▶ **Given data**:

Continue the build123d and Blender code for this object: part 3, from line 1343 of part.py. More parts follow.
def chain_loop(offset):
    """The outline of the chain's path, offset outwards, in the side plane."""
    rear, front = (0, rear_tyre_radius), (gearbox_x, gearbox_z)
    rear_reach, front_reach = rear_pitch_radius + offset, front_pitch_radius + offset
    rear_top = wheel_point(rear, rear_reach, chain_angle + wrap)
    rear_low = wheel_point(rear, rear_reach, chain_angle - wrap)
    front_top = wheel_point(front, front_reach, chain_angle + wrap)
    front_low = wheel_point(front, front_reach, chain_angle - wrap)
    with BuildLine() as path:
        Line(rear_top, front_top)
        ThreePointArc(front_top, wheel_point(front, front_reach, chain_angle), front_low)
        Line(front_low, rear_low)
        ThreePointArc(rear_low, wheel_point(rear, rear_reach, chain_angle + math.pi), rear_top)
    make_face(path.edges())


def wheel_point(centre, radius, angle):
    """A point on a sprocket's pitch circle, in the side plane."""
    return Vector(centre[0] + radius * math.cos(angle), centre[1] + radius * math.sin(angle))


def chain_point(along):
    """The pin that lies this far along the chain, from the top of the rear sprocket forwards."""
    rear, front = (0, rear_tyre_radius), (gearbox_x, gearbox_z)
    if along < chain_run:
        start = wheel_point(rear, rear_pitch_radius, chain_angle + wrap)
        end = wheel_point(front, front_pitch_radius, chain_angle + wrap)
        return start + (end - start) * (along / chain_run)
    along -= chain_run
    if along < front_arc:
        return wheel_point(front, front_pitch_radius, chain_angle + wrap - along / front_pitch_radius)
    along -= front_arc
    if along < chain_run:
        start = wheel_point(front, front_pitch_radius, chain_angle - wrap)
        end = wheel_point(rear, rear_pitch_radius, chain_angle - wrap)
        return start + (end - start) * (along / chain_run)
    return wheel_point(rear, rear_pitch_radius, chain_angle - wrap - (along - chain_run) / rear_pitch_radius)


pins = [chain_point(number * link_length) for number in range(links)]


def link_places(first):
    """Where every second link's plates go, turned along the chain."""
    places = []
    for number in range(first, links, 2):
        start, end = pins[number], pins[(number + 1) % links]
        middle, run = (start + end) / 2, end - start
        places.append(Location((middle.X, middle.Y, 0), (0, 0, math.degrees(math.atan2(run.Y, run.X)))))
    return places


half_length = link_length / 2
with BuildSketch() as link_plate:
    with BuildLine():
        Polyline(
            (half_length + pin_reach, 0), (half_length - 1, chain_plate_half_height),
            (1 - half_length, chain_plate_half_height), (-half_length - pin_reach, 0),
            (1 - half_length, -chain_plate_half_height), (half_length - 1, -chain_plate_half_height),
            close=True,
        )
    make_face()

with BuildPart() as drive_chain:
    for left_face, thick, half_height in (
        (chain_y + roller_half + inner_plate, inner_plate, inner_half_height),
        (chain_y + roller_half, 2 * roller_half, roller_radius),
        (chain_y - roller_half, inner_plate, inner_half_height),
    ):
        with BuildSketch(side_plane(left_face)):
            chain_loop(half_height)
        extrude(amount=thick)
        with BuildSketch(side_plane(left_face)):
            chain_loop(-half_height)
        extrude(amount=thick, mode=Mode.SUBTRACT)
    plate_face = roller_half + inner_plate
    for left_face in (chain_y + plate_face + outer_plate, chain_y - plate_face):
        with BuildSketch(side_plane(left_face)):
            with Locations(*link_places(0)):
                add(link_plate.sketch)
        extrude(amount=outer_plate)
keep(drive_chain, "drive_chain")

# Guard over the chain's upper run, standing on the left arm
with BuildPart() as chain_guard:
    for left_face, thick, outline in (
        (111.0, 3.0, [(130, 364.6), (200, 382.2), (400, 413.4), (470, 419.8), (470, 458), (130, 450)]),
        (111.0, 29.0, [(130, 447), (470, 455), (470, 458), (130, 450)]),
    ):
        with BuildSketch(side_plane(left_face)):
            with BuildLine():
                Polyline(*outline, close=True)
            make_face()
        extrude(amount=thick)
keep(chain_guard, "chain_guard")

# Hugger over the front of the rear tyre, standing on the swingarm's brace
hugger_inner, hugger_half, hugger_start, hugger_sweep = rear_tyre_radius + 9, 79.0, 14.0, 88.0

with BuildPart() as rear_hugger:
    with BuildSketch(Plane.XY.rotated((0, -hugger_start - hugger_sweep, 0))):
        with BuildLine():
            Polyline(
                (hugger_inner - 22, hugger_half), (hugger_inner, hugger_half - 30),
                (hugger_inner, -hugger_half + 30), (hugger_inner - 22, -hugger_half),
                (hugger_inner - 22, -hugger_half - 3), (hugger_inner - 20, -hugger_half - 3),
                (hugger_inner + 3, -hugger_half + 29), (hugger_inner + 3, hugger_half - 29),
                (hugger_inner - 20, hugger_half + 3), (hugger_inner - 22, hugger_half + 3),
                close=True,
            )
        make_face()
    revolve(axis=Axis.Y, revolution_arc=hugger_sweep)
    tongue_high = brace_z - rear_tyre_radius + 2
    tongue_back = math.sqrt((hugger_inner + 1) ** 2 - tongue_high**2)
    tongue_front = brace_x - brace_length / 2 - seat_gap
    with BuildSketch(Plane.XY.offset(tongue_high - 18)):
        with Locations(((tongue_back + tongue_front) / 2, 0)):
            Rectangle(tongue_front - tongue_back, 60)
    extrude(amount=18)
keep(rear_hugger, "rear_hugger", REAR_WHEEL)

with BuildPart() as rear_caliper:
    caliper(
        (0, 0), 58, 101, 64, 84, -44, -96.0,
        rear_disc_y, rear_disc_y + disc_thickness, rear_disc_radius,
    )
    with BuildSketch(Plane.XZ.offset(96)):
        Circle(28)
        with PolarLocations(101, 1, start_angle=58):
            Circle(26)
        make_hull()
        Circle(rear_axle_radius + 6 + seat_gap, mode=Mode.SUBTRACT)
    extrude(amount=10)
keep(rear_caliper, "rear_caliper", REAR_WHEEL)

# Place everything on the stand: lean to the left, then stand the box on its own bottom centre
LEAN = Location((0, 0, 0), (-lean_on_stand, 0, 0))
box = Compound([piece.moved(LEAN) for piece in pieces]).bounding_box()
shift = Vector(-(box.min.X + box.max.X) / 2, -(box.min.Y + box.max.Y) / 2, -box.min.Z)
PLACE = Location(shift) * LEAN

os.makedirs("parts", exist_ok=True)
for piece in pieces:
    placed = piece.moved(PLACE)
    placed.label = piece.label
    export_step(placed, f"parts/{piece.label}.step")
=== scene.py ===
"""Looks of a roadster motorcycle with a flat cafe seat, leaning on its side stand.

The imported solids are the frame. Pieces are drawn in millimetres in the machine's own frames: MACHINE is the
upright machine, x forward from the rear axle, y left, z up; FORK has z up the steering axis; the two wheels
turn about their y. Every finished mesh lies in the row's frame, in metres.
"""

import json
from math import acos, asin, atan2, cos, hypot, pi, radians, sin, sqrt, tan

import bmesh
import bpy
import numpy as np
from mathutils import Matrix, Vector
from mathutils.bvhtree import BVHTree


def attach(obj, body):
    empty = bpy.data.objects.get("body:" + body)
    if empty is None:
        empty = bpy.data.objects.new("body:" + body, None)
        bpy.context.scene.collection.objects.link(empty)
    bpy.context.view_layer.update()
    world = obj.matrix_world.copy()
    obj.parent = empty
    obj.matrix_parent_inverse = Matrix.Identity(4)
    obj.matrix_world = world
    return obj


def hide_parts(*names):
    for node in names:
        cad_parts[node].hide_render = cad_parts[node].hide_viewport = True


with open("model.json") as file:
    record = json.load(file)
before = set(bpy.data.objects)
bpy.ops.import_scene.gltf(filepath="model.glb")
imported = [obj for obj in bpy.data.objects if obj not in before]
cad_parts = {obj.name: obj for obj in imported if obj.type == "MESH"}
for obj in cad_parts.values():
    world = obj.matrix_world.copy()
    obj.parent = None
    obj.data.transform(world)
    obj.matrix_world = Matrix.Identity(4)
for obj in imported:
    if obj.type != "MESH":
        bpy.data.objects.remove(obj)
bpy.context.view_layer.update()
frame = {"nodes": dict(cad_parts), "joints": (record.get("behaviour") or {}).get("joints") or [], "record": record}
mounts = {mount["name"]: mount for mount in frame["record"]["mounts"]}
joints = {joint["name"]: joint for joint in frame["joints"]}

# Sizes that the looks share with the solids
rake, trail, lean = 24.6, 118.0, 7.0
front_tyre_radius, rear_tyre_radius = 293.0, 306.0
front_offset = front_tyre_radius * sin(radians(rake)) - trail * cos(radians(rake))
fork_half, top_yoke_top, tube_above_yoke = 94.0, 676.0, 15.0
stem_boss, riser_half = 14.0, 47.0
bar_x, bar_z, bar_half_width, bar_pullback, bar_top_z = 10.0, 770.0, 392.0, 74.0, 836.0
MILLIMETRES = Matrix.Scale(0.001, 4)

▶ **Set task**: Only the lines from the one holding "obj.data.transform(world)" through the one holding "joint for joint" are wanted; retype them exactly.

▶ **Output of the exercise**:
    obj.data.transform(world)
    obj.matrix_world = Matrix.Identity(4)
for obj in imported:
    if obj.type != "MESH":
        bpy.data.objects.remove(obj)
bpy.context.view_layer.update()
frame = {"nodes": dict(cad_parts), "joints": (record.get("behaviour") or {}).get("joints") or [], "record": record}
mounts = {mount["name"]: mount for mount in frame["record"]["mounts"]}
joints = {joint["name"]: joint for joint in frame["joints"]}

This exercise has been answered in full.